-- BEGIN --

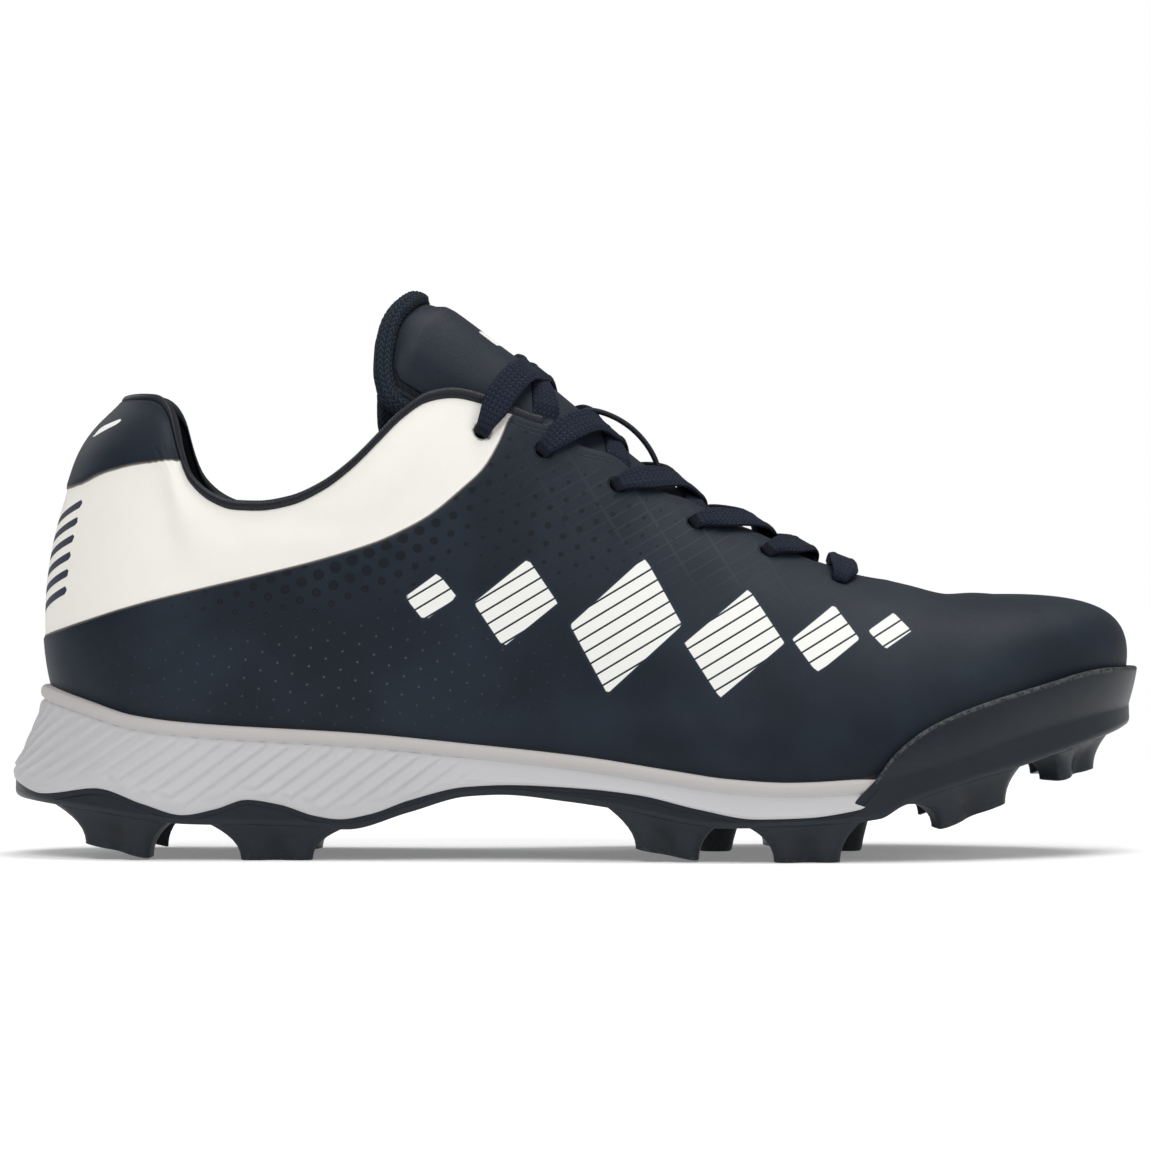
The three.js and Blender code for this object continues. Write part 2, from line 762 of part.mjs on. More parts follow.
function buildUpper() {
  const shell = solidFromSurface(thicken(upperSkin(0), (point) => wall + paddingAt(point)));
  const skin = moved(upperSkin(layerPast), () => wall / 2);
  const layer = solidFromSurface(thicken(skin, () => wall / 2 + panelStep));
  const panel = sidePrism([...sideCorners(panelSeam), ...sideCorners(tabSeam)]);
  const stepped = shell.subtract(layer.intersect(panel));
  return eyeletCuts().reduce((solid, cut) => solid.subtract(cut), stepped);
}

// Sole

// Lengths along one side of the outline, and the turn at each length
function measured(side) {
  const samples = 400;
  const lengths = [0];
  for (let i = 1; i <= samples; i += 1) {
    const step = bitePlan(i / samples, side).distanceTo(bitePlan((i - 1) / samples, side));
    lengths.push(lengths[i - 1] + step);
  }
  const total = lengths[samples];
  const lengthAt = (turn) => {
    const i = Math.min(samples - 1, Math.floor(turn * samples));
    return mix(lengths[i], lengths[i + 1], turn * samples - i);
  };
  const turnAt = (length) => {
    const target = Math.min(total, Math.max(0, length));
    let i = 1;
    while (i < samples && lengths[i] < target) i += 1;
    return (i - 1 + (target - lengths[i - 1]) / (lengths[i] - lengths[i - 1])) / samples;
  };
  return { total, lengthAt, turnAt };
}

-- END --

### What to work on
Copy down the whole of the data above, matching it exactly.

### Exercise solution
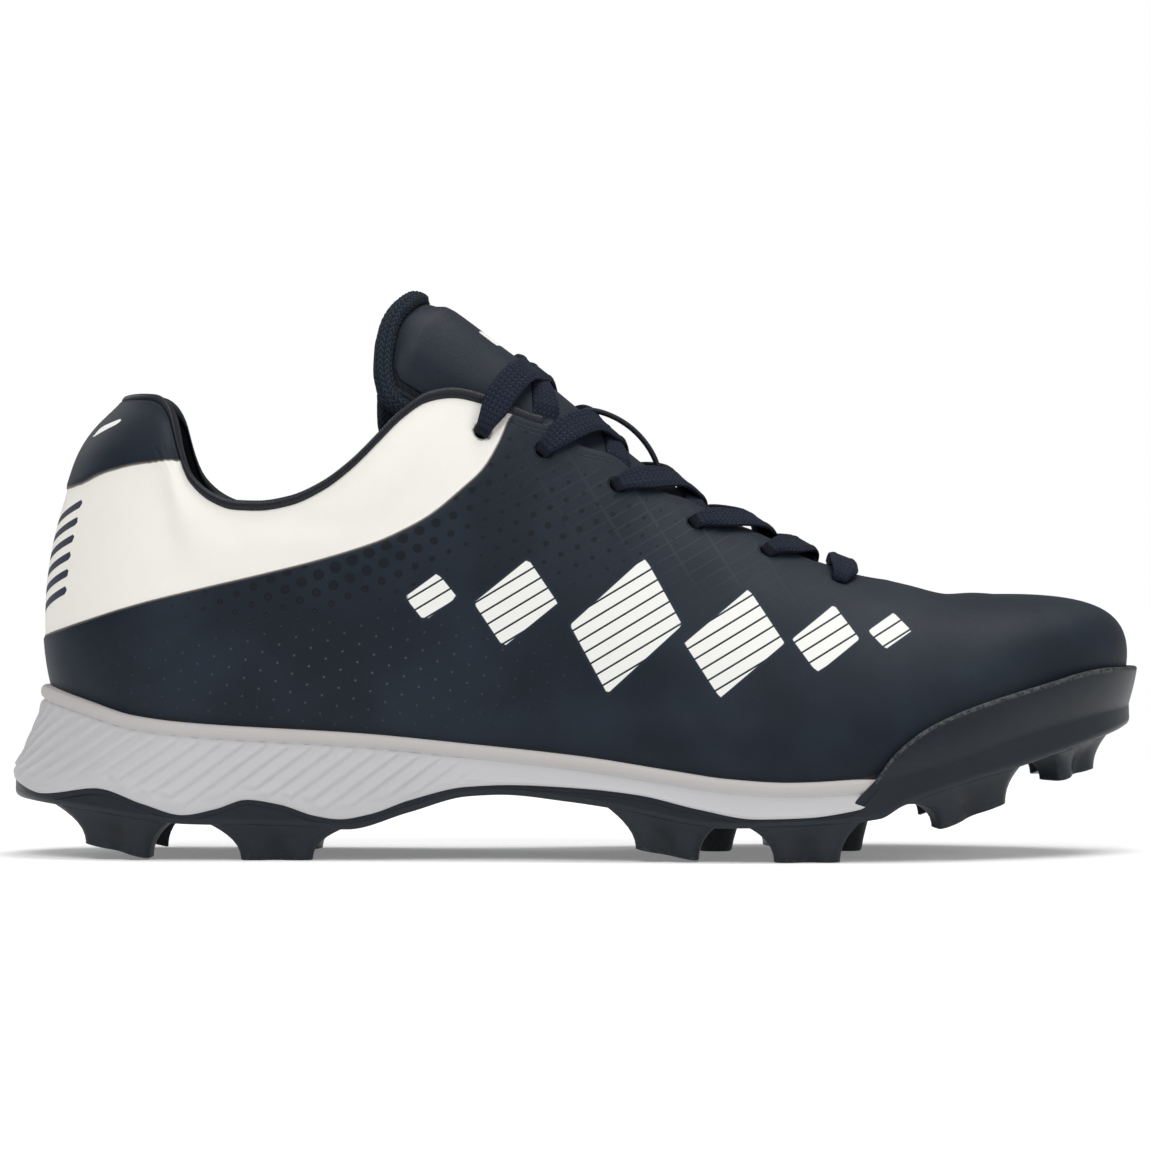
The three.js and Blender code for this object continues. Write part 2, from line 762 of part.mjs on. More parts follow.
function buildUpper() {
  const shell = solidFromSurface(thicken(upperSkin(0), (point) => wall + paddingAt(point)));
  const skin = moved(upperSkin(layerPast), () => wall / 2);
  const layer = solidFromSurface(thicken(skin, () => wall / 2 + panelStep));
  const panel = sidePrism([...sideCorners(panelSeam), ...sideCorners(tabSeam)]);
  const stepped = shell.subtract(layer.intersect(panel));
  return eyeletCuts().reduce((solid, cut) => solid.subtract(cut), stepped);
}

// Sole

// Lengths along one side of the outline, and the turn at each length
function measured(side) {
  const samples = 400;
  const lengths = [0];
  for (let i = 1; i <= samples; i += 1) {
    const step = bitePlan(i / samples, side).distanceTo(bitePlan((i - 1) / samples, side));
    lengths.push(lengths[i - 1] + step);
  }
  const total = lengths[samples];
  const lengthAt = (turn) => {
    const i = Math.min(samples - 1, Math.floor(turn * samples));
    return mix(lengths[i], lengths[i + 1], turn * samples - i);
  };
  const turnAt = (length) => {
    const target = Math.min(total, Math.max(0, length));
    let i = 1;
    while (i < samples && lengths[i] < target) i += 1;
    return (i - 1 + (target - lengths[i - 1]) / (lengths[i] - lengths[i - 1])) / samples;
  };
  return { total, lengthAt, turnAt };
}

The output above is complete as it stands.